I do agree that it should be up to the professionals, but consider amateurs moving into professional sports.
If college football players can't take steroids, they will get __destroyed__ in the NFL. If college players can take steroids, then highschool players will stand no chance at moving up. Likewise, if you make it fine for high school players, middle school gets punished, etc.
I don't doubt that professionals could successfully regulate it and do it (mostly) responsibly. I have a severe lack of faith in desperate parents living vicariously through their kids in little league games.
I think you are being a bit generous in assuming that a steroid ban in professional sports means that they are not used. In practice, it means that they must use them clandestinely, but I wouldn't be surprised if a future analysis reveals most of our top athletes of today are using PEDs. Additionally, highschool athletes are generally untested, meaning that highschool is their one opportunity to get ahead by whatever means necessary before attempting to carry that advantage forward with more conservative approaches in college and professional sports.
I got measured for low T. My urologist refused to approve TRT because according to him, there is no real "correct level" of testosterone, and that measurement is highly variable depending on the time of day. He kept telling me testosterone is not an antidepressant. Found another urologist who disagreed and told me to go through dhtcream.com. Still depressed, but I am growing more facial hair.
T can be part of depression but not the entire issue. I also found out a had sleep apnea which impacted my ability to think, my depression level, energy levels, etc. Normally if I am on T shots I am completely fine. If not I am up and down emotionally. If a doc isn't doing what you want you fire them, like you did, and find another.

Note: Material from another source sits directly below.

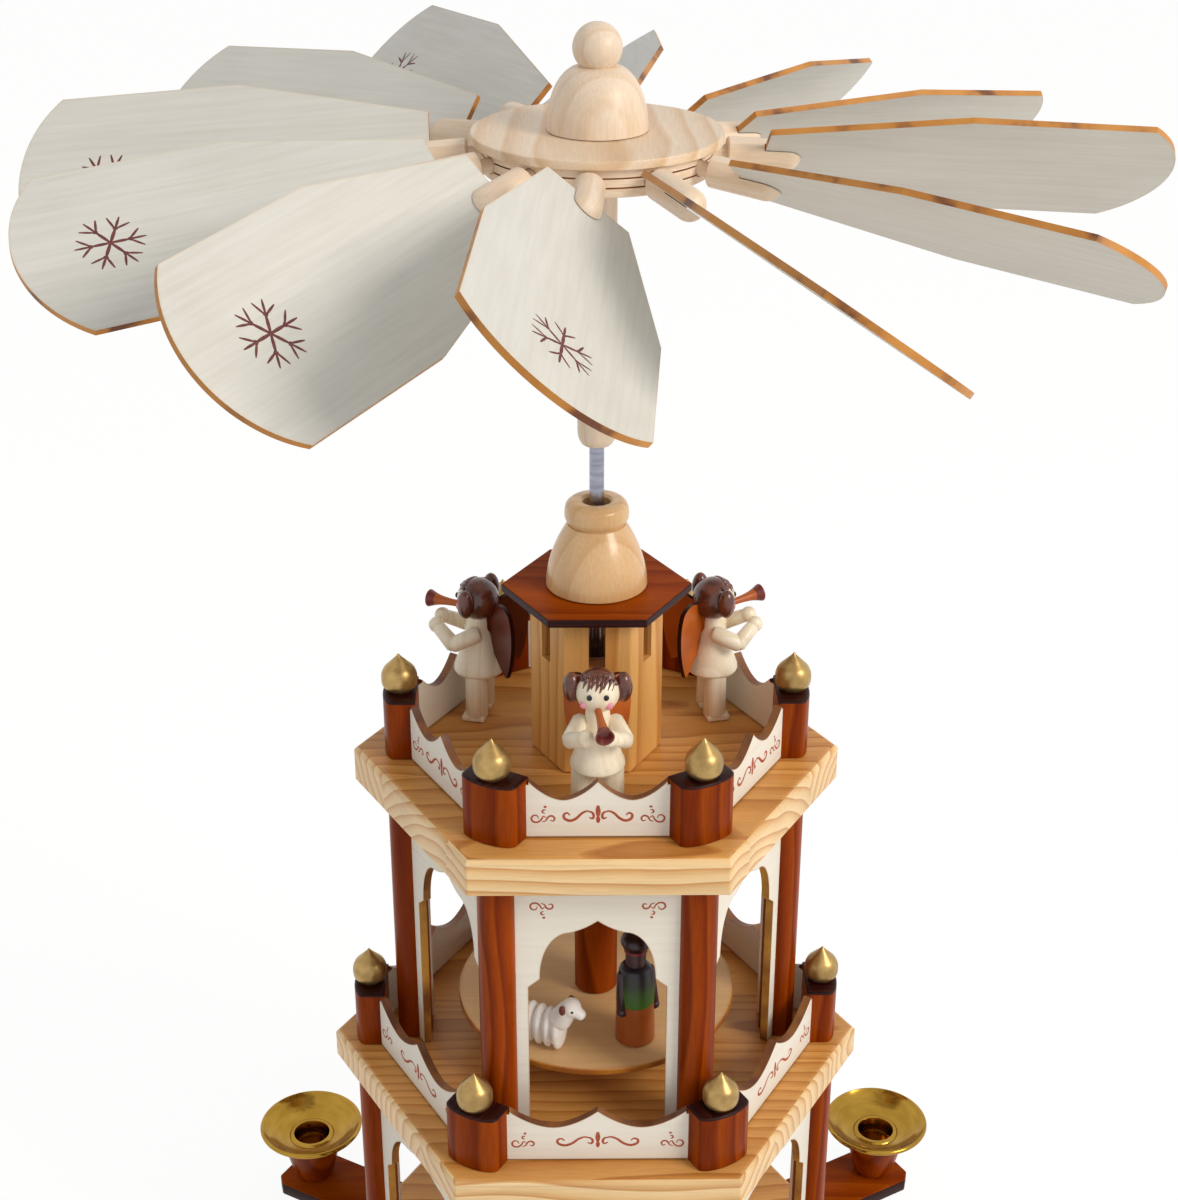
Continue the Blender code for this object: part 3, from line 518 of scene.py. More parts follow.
# %% [markdown]
# ## Materials
#
# Every wood here is the same idea with other numbers. A board is sawn from a log, so its rings are circles round
# a pith that usually lies outside it. The distance from the pith, bent a little by a slow noise, is divided by the
# ring's width, and the part after the point says where in its ring a place lies. Space is parted into cells, and
# each cell has a pith of its own, so every copy of a piece, and every stave of a glued board, shows other rings.


# %% Wood
def start_material(name, roughness, **shader_values):
    """A material with a Principled shader, its node tree and the shader."""
    made = bpy.data.materials.new(name)
    made.use_nodes = True
    tree = made.node_tree
    shader = tree.nodes["Principled BSDF"]
    values = {socket.replace("_", " "): value for socket, value in shader_values.items()}
    connect(tree, shader, {"Roughness": roughness, **values})
    return made, tree, shader


def own_places(tree):
    """The piece's own drawing coordinates, which remember_grain stored."""
    return add(tree, "Attribute", attribute_name="own").outputs["Vector"]


def fine_relief(tree, height):
    """The slight roughness that fibres leave on a sanded face."""
    return add(tree, "Bump", {"Height": height, "Strength": 0.10, "Distance": 0.1 * MM}).outputs[0]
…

I finally went to the doc. Got the blood work and was put ona low dosage of Testosterone. Enough to get me to the 500ng/dl range. My quality of life improved dramatically and I was the happy and productive person I used to be. I felt like I did in my early 20s instead of like I was approaching 50. Now I have to take clomiphene because the T kills my fertility. Clomid gets my hormones to the 500ng/dl range but I do not feel the same. My brain is "foggy". I'm not as sharp as I was. I'm up and down with my mood. On a higher dosage of clomid I even had experience where my brain just didn't make sane decisions. I rammed a car one time in traffic. I ran over my mailbox backing out of my garage, even though I did this thousands of times before.
Testosterone can be a miracle for some people. It saddens me that it get such a bad rep for being used/abused by athletes.